* **Task**: Give the listing again in full, exactly as written.

— Start of Recorded data —

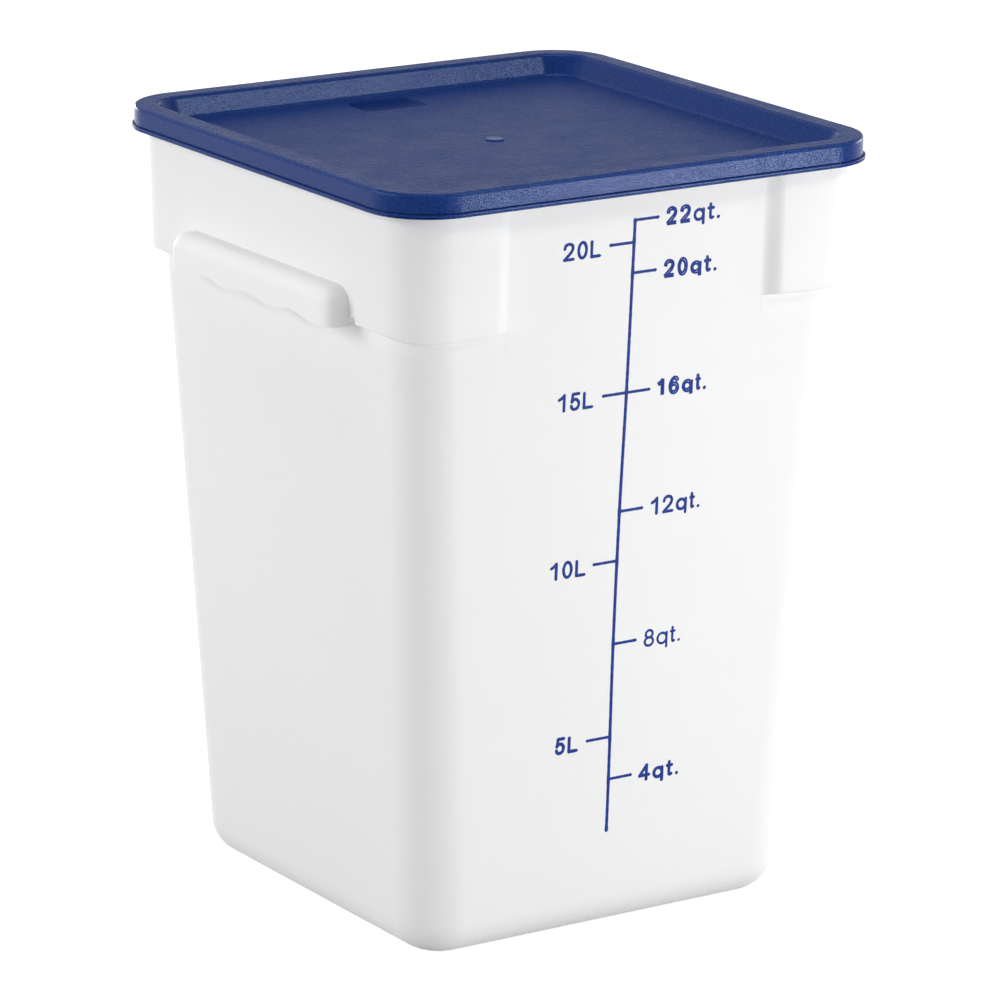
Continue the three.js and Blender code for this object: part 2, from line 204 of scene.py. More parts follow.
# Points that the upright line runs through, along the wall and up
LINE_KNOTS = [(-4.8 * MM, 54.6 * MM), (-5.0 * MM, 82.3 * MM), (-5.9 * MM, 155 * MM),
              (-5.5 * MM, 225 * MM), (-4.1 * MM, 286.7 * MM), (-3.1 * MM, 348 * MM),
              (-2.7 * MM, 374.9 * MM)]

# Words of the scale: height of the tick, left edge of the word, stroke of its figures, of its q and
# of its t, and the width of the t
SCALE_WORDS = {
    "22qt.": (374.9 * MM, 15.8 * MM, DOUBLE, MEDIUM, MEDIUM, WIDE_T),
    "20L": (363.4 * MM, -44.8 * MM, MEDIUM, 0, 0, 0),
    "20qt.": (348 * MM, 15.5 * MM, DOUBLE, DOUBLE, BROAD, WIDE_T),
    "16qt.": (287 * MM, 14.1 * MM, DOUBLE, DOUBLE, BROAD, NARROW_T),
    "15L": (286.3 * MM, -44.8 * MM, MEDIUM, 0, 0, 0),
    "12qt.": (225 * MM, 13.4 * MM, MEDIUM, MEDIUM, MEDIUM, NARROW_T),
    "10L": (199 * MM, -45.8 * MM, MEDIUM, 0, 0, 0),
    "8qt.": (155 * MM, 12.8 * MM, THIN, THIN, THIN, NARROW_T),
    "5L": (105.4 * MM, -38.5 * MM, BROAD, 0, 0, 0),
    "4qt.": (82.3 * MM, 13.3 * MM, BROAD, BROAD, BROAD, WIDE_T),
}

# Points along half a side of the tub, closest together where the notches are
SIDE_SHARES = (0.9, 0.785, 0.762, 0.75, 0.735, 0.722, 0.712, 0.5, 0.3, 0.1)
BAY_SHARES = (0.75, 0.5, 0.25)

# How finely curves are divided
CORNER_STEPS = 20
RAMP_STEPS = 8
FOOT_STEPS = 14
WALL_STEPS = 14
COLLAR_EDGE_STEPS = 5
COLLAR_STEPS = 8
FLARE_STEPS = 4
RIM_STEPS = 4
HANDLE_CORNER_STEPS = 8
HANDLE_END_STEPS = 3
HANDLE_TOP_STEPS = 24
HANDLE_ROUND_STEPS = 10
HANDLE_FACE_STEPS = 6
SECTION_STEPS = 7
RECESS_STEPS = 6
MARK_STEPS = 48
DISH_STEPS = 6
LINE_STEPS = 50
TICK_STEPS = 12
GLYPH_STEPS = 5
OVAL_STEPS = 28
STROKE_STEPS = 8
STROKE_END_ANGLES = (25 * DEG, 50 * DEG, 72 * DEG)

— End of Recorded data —

* **Output of the exercise**:
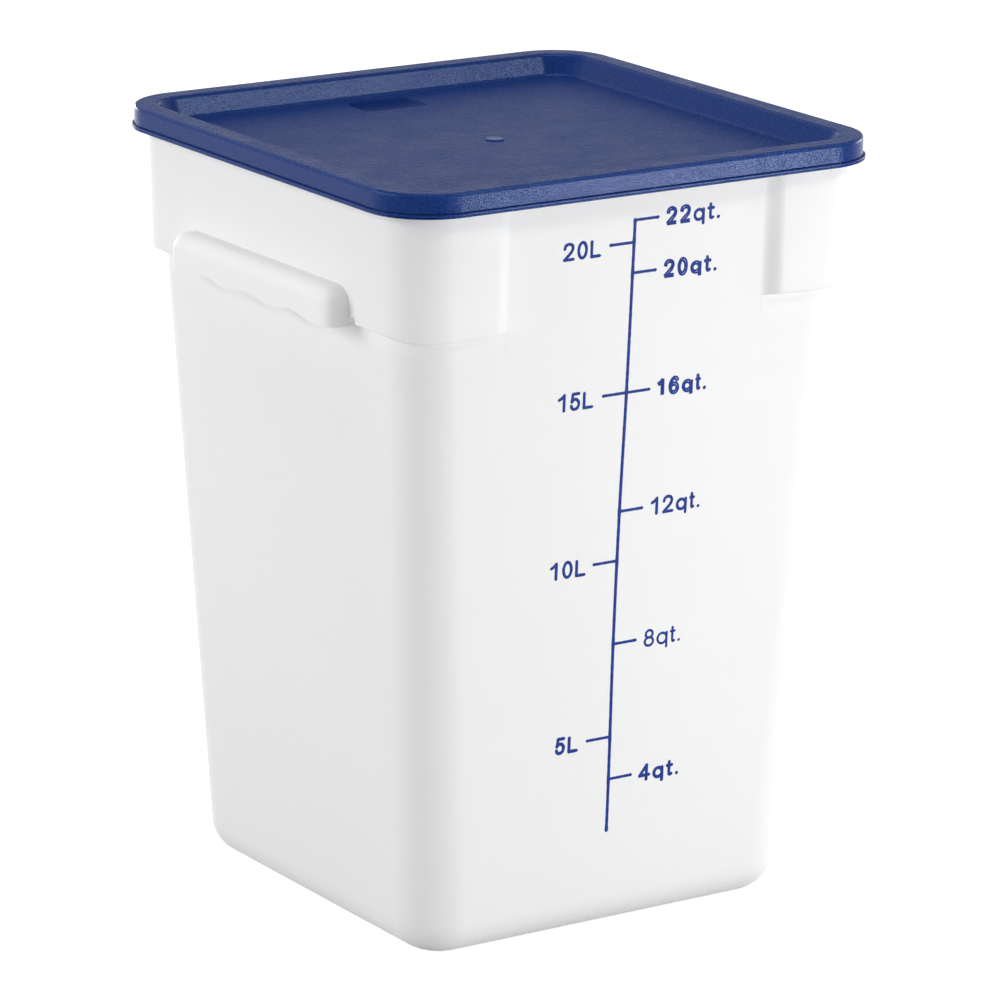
Continue the three.js and Blender code for this object: part 2, from line 204 of scene.py. More parts follow.
# Points that the upright line runs through, along the wall and up
LINE_KNOTS = [(-4.8 * MM, 54.6 * MM), (-5.0 * MM, 82.3 * MM), (-5.9 * MM, 155 * MM),
              (-5.5 * MM, 225 * MM), (-4.1 * MM, 286.7 * MM), (-3.1 * MM, 348 * MM),
              (-2.7 * MM, 374.9 * MM)]

# Words of the scale: height of the tick, left edge of the word, stroke of its figures, of its q and
# of its t, and the width of the t
SCALE_WORDS = {
    "22qt.": (374.9 * MM, 15.8 * MM, DOUBLE, MEDIUM, MEDIUM, WIDE_T),
    "20L": (363.4 * MM, -44.8 * MM, MEDIUM, 0, 0, 0),
    "20qt.": (348 * MM, 15.5 * MM, DOUBLE, DOUBLE, BROAD, WIDE_T),
    "16qt.": (287 * MM, 14.1 * MM, DOUBLE, DOUBLE, BROAD, NARROW_T),
    "15L": (286.3 * MM, -44.8 * MM, MEDIUM, 0, 0, 0),
    "12qt.": (225 * MM, 13.4 * MM, MEDIUM, MEDIUM, MEDIUM, NARROW_T),
    "10L": (199 * MM, -45.8 * MM, MEDIUM, 0, 0, 0),
    "8qt.": (155 * MM, 12.8 * MM, THIN, THIN, THIN, NARROW_T),
    "5L": (105.4 * MM, -38.5 * MM, BROAD, 0, 0, 0),
    "4qt.": (82.3 * MM, 13.3 * MM, BROAD, BROAD, BROAD, WIDE_T),
}

# Points along half a side of the tub, closest together where the notches are
SIDE_SHARES = (0.9, 0.785, 0.762, 0.75, 0.735, 0.722, 0.712, 0.5, 0.3, 0.1)
BAY_SHARES = (0.75, 0.5, 0.25)

# How finely curves are divided
CORNER_STEPS = 20
RAMP_STEPS = 8
FOOT_STEPS = 14
WALL_STEPS = 14
COLLAR_EDGE_STEPS = 5
COLLAR_STEPS = 8
FLARE_STEPS = 4
RIM_STEPS = 4
HANDLE_CORNER_STEPS = 8
HANDLE_END_STEPS = 3
HANDLE_TOP_STEPS = 24
HANDLE_ROUND_STEPS = 10
HANDLE_FACE_STEPS = 6
SECTION_STEPS = 7
RECESS_STEPS = 6
MARK_STEPS = 48
DISH_STEPS = 6
LINE_STEPS = 50
TICK_STEPS = 12
GLYPH_STEPS = 5
OVAL_STEPS = 28
STROKE_STEPS = 8
STROKE_END_ANGLES = (25 * DEG, 50 * DEG, 72 * DEG)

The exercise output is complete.